Nach dem Kennedy-Neffen wieder die Veranstalter am Mikrofon. Sie laden ein zu dem zwischenzeitlich aufgelösten Corona-Protest-Camp. Nichts Geringeres als eine neue Verfassung, basierend auf dem Grundgesetz, wollen sie dort nach eigener Aussage entstehen lassen. Wieder Applaus.
"Wir stellen eine Frage"
Eine neue Verfassung? Einigen der Demo-Teilnehmer geht das nicht nur zu weit, sondern auch am Thema vorbei. "Wir formulieren einen Zweifel, eine Frage", sagt mir einer der Teilnehmer, dunkle Hautfarbe, die Vorfahren möglicherweise indischer Herkunft: "Wir formulieren ein Misstrauen gegen Politiker, die seit Monaten wenig erklären und viel verordnen. Deren Erklärungen sich zuweilen widersprechen. Wir protestieren gegen den permanenten Krisenmodus. Wir fordern ein, dass mehr als nur drei, vier Experten gehört werden." Auch die Wortwahl gefalle vielen nicht mehr: "Zügel werden angezogen - allein schon wegen der Formulierungen sollten die aktuell Regierenden Protestmärsche aushalten müssen."
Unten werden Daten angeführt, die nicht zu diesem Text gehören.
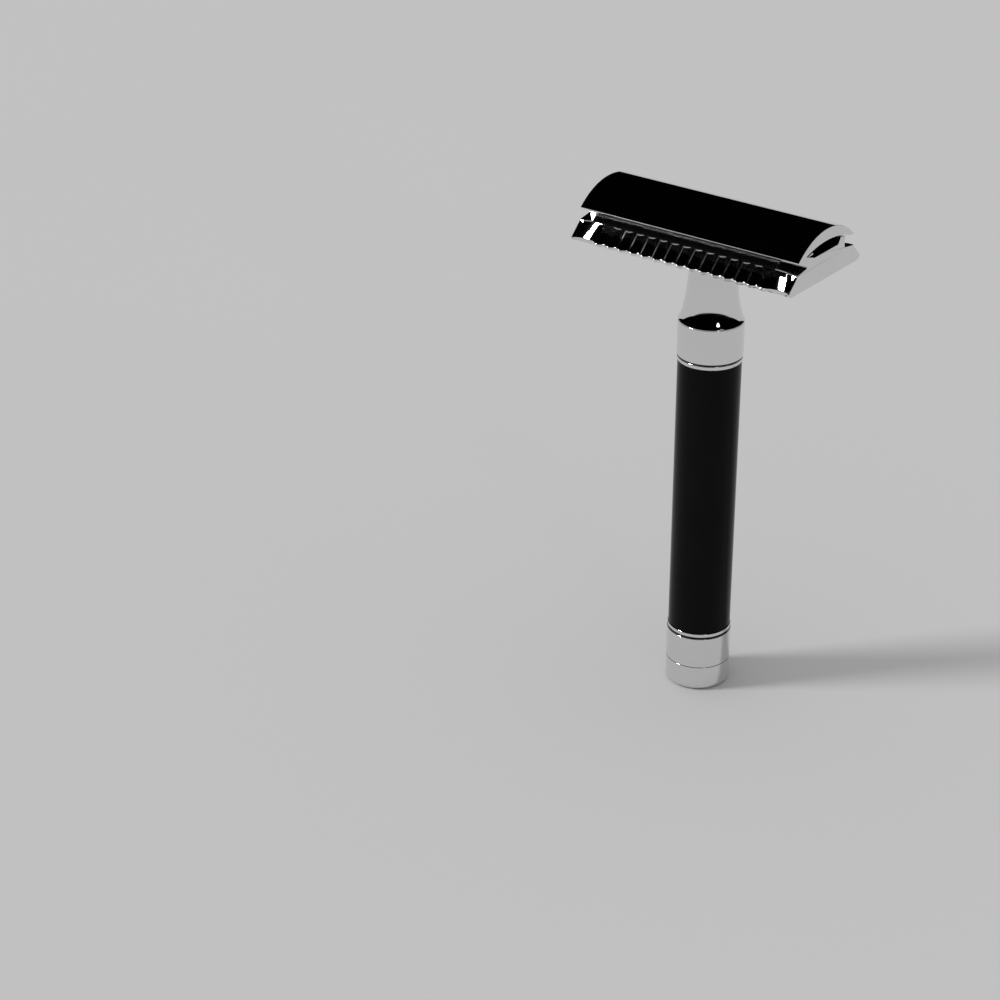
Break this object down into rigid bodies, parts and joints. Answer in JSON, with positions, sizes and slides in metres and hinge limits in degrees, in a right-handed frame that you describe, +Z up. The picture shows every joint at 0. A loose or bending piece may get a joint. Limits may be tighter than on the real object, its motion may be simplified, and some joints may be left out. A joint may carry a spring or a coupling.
{
  "type": "double-edge safety razor",
  "caption": "Double-edge safety razor: chromed cap and scalloped safety bars with the blade between them, chromed neck and collar, and a gloss black handle.",
  "frame": {"origin": "middle of the flat end of the handle that the razor stands on", "axes": "+Z up along the handle to the head, X along the blade's edges, Y across the head"},
  "size_m": [0.0446, 0.0238, 0.095],
  "materials": {
    "chrome_head": "polished chrome plate",
    "chrome_fittings": "polished chrome plate",
    "blade_steel": "fine ground stainless strip",
    "rod_steel": "turned steel",
    "brass": "turned brass",
    "black_resin": "polished black resin",
    "black_rubber": "matt black"
  },
  "bodies": {
    "handle": {"neck": "chrome_fittings", "neck_bush": "brass", "collar": "chrome_fittings", "upper_seal": "black_rubber", "upper_trim_ring": "chrome_fittings", "grip_sleeve": "black_resin", "core_rod": "rod_steel", "lower_trim_ring": "chrome_fittings", "lower_seal": "black_rubber", "lower_collar": "chrome_fittings", "clamp_washer": "rod_steel", "clamp_nut": "rod_steel", "end_cap": "chrome_fittings"},
    "plate": {"base_plate": "chrome_head"},
    "blade": {"razor_blade": "blade_steel"},
    "cap": {"top_cap": "chrome_head", "cap_stud": "chrome_head", "locating_post_left": "chrome_head", "locating_post_right": "chrome_head"}
  },
  "joints": [
    {"name": "head_turn", "type": "hinge", "parent": "handle", "child": "plate", "pos_m": [0, 0, 0.08496], "axis": [0, 0, 1], "range_deg": [0, 2880]},
    {"name": "cap_lift", "type": "slide", "parent": "plate", "child": "cap", "axis": [0, 0, 1], "range_m": [0, 0.0064]},
    {"name": "blade_lift", "type": "slide", "parent": "plate", "child": "blade", "axis": [0, 0, 1], "range_m": [0, 0.0032]}
  ],
  "couplings": [
    {"joint": "cap_lift", "follows": "head_turn", "m_per_rad": 0.00012732},
    {"joint": "blade_lift", "follows": "head_turn", "m_per_rad": 0.00006366}
  ]
}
Gegen 17 Uhr verlassen die ersten Familien mit Kindern die Demo. Für viele hat sie gerade erst begonnen. Diesem Protest wohnen augenscheinlich sehr viele Kräfte und Agenden inne. Er erscheint wie ein dauernder Tanz auf der Klinge - der ideologische Abgrund nur einen Schritt entfernt.